[Records with modeling code]

════════

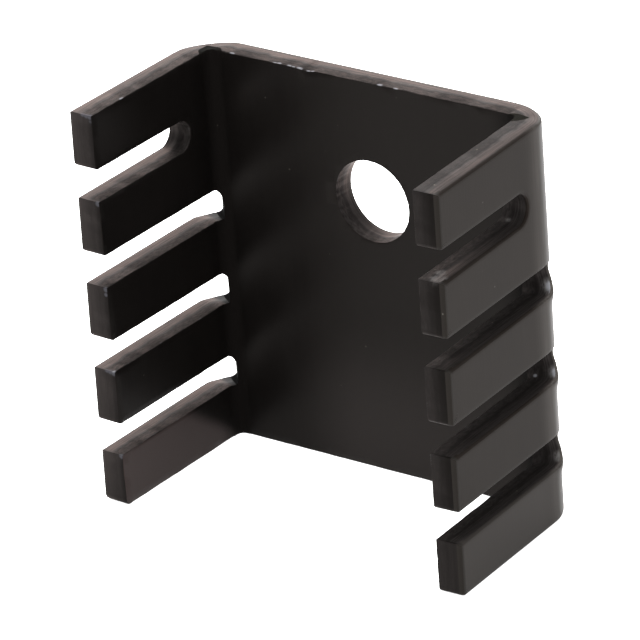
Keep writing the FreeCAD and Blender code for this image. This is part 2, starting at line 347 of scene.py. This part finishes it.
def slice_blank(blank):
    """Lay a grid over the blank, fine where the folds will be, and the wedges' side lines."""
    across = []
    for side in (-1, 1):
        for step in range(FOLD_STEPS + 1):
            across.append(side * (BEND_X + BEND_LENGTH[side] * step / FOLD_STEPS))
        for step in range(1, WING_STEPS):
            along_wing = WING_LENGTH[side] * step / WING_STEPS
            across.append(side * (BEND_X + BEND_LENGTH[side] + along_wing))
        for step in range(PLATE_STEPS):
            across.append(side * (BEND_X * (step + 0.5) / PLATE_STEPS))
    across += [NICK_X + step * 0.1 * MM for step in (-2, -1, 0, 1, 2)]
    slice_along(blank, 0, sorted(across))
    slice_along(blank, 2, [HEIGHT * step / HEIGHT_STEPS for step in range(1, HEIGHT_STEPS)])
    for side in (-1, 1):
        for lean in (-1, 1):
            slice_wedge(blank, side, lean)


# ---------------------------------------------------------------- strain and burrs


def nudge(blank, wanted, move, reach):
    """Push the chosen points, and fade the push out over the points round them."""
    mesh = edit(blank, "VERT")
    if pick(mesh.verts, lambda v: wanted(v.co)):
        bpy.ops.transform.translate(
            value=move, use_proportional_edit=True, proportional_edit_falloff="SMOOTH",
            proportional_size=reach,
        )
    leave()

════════

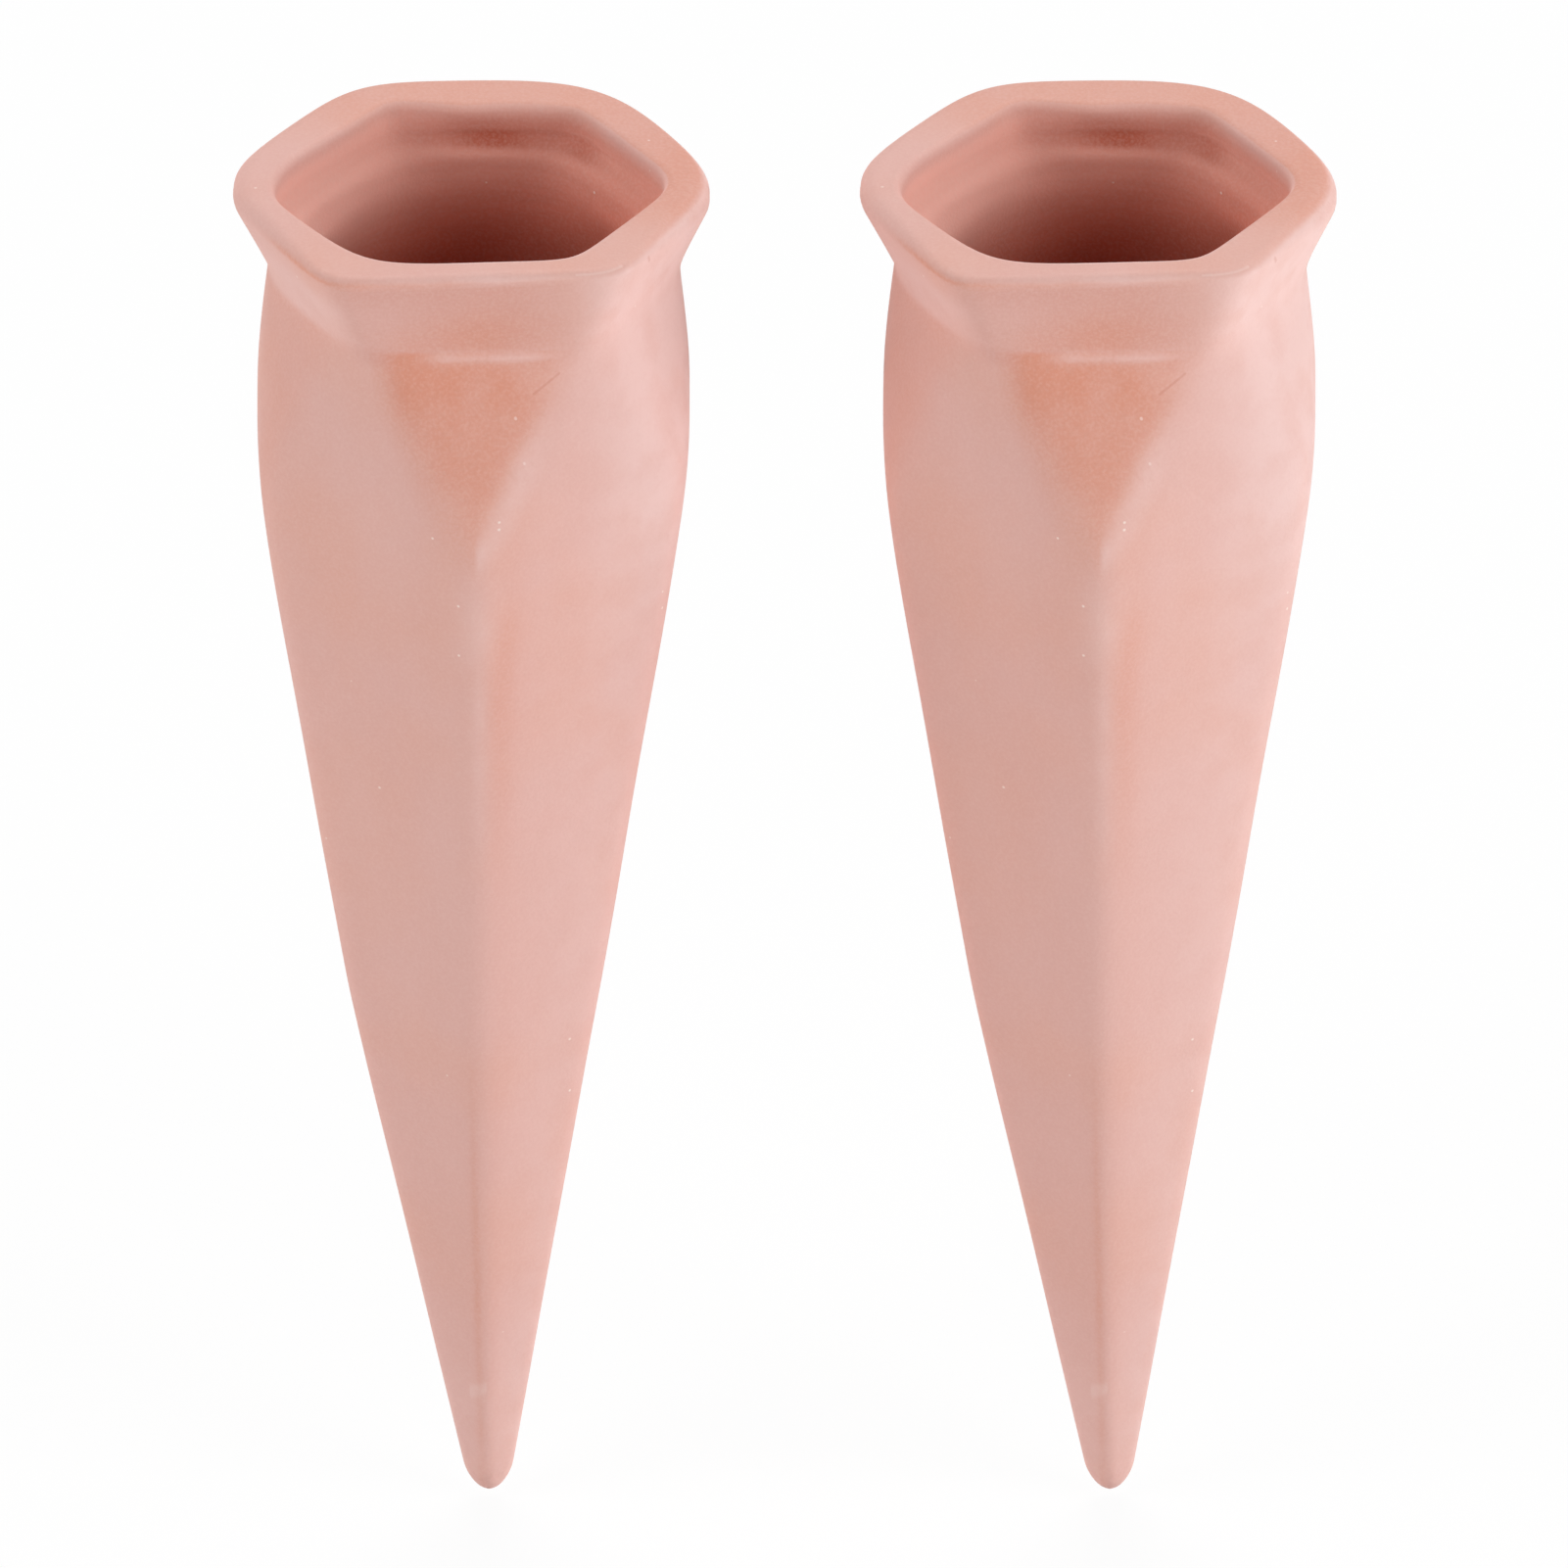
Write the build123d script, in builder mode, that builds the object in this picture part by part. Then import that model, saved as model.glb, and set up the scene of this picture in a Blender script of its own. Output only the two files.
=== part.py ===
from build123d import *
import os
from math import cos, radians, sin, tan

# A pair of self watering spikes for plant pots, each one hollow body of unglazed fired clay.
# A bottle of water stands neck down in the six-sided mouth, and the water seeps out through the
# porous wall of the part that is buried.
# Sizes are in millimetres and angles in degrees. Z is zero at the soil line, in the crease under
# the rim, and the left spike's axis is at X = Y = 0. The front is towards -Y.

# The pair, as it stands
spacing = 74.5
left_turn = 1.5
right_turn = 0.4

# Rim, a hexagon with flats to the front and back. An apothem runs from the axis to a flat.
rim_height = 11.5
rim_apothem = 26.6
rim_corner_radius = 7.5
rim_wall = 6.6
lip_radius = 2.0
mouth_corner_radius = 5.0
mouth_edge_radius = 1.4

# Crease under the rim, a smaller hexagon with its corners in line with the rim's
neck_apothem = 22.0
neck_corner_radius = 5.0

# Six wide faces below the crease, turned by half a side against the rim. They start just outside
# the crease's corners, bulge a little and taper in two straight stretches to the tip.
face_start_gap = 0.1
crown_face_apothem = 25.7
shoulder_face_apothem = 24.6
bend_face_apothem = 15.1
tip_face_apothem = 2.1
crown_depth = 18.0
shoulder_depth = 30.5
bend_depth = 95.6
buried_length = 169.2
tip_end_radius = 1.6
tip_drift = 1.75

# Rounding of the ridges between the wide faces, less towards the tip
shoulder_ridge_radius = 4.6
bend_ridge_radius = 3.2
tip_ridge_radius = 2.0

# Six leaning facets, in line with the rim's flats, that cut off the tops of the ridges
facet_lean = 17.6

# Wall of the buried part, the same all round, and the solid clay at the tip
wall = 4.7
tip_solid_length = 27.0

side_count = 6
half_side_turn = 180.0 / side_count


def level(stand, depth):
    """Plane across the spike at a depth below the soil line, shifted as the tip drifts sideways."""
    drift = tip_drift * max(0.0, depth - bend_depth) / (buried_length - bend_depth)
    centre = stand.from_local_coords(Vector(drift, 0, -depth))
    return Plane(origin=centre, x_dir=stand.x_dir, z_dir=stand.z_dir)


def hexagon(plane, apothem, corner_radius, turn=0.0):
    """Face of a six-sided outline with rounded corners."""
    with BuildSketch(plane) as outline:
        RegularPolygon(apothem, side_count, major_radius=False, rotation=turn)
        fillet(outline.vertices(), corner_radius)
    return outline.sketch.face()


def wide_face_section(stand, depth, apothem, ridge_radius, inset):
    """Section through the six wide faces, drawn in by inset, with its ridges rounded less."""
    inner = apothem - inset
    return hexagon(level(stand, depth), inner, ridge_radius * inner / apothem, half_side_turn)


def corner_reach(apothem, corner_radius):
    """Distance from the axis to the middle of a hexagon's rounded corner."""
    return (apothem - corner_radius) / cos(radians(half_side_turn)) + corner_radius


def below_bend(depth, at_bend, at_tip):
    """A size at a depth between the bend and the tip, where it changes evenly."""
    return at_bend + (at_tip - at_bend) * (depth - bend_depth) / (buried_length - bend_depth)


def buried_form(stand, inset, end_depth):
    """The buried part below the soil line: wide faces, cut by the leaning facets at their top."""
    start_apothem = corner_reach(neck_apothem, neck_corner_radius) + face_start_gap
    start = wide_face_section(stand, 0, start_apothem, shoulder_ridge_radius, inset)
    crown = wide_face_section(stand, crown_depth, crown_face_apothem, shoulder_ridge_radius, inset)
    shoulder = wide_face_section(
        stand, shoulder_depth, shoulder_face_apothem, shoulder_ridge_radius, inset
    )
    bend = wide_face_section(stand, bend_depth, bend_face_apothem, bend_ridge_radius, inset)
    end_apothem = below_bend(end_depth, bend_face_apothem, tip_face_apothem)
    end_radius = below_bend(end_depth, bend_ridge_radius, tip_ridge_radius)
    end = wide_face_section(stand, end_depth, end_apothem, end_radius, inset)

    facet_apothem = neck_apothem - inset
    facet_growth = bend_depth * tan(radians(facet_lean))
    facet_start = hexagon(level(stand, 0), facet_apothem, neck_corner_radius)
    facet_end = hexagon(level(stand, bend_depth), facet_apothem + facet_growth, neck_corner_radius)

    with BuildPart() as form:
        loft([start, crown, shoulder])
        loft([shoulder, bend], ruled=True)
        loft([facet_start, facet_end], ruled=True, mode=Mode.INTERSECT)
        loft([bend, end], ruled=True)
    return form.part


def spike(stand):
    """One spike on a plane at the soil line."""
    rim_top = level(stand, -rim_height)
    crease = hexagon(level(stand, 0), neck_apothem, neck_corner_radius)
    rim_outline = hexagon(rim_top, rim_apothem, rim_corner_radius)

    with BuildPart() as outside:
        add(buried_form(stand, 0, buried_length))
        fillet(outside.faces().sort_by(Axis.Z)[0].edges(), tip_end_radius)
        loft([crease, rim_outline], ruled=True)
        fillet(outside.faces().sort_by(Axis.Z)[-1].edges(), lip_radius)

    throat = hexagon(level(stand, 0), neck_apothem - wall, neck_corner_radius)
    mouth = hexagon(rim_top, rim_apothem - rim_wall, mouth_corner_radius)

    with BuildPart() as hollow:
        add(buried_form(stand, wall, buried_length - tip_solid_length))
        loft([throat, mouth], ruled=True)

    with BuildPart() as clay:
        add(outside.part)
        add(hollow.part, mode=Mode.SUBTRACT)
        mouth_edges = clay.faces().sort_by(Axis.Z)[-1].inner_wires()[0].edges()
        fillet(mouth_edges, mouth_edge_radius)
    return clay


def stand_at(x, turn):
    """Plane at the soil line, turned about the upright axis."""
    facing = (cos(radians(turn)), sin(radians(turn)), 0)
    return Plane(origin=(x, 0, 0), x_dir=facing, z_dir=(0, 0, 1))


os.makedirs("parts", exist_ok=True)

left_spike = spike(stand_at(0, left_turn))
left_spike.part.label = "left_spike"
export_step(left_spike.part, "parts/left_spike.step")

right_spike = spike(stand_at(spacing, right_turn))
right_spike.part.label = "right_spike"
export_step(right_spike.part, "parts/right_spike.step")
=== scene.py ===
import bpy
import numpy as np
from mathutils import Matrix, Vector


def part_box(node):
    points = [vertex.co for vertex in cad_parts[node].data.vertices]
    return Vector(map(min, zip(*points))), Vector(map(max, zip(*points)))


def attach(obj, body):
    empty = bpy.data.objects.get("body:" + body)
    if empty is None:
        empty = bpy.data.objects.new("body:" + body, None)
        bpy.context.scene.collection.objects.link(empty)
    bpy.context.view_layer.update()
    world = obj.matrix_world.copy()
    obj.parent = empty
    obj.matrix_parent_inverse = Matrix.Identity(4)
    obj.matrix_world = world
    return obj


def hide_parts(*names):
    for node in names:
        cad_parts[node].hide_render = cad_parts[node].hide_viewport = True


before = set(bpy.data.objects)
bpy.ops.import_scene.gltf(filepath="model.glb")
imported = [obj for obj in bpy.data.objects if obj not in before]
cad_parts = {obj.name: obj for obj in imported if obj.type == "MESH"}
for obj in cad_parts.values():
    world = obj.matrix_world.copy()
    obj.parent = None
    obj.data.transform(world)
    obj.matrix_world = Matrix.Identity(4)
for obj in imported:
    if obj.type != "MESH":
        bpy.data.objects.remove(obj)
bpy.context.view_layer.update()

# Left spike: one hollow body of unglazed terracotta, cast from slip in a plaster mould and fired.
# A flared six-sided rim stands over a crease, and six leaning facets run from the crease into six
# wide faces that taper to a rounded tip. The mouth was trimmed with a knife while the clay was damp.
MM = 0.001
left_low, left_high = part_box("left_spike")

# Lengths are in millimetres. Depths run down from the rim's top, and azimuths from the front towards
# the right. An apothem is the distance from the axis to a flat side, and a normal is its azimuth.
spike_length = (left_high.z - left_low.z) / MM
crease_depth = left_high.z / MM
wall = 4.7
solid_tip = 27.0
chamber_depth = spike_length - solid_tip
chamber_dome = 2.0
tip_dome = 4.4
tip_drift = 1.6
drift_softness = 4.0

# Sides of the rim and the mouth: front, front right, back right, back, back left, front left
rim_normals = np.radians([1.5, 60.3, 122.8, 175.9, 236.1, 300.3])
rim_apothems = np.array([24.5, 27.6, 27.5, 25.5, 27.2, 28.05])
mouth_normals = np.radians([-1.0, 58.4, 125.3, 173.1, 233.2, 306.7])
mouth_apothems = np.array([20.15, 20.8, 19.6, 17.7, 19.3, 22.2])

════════

▶ [Given request]
From the records above, print exactly the lines that run from the line with "Write the build123d" to the line with "neck_corner_radius = 5.0", inclusive.

▶ [Response]
Write the build123d script, in builder mode, that builds the object in this picture part by part. Then import that model, saved as model.glb, and set up the scene of this picture in a Blender script of its own. Output only the two files.
=== part.py ===
from build123d import *
import os
from math import cos, radians, sin, tan

# A pair of self watering spikes for plant pots, each one hollow body of unglazed fired clay.
# A bottle of water stands neck down in the six-sided mouth, and the water seeps out through the
# porous wall of the part that is buried.
# Sizes are in millimetres and angles in degrees. Z is zero at the soil line, in the crease under
# the rim, and the left spike's axis is at X = Y = 0. The front is towards -Y.

# The pair, as it stands
spacing = 74.5
left_turn = 1.5
right_turn = 0.4

# Rim, a hexagon with flats to the front and back. An apothem runs from the axis to a flat.
rim_height = 11.5
rim_apothem = 26.6
rim_corner_radius = 7.5
rim_wall = 6.6
lip_radius = 2.0
mouth_corner_radius = 5.0
mouth_edge_radius = 1.4

# Crease under the rim, a smaller hexagon with its corners in line with the rim's
neck_apothem = 22.0
neck_corner_radius = 5.0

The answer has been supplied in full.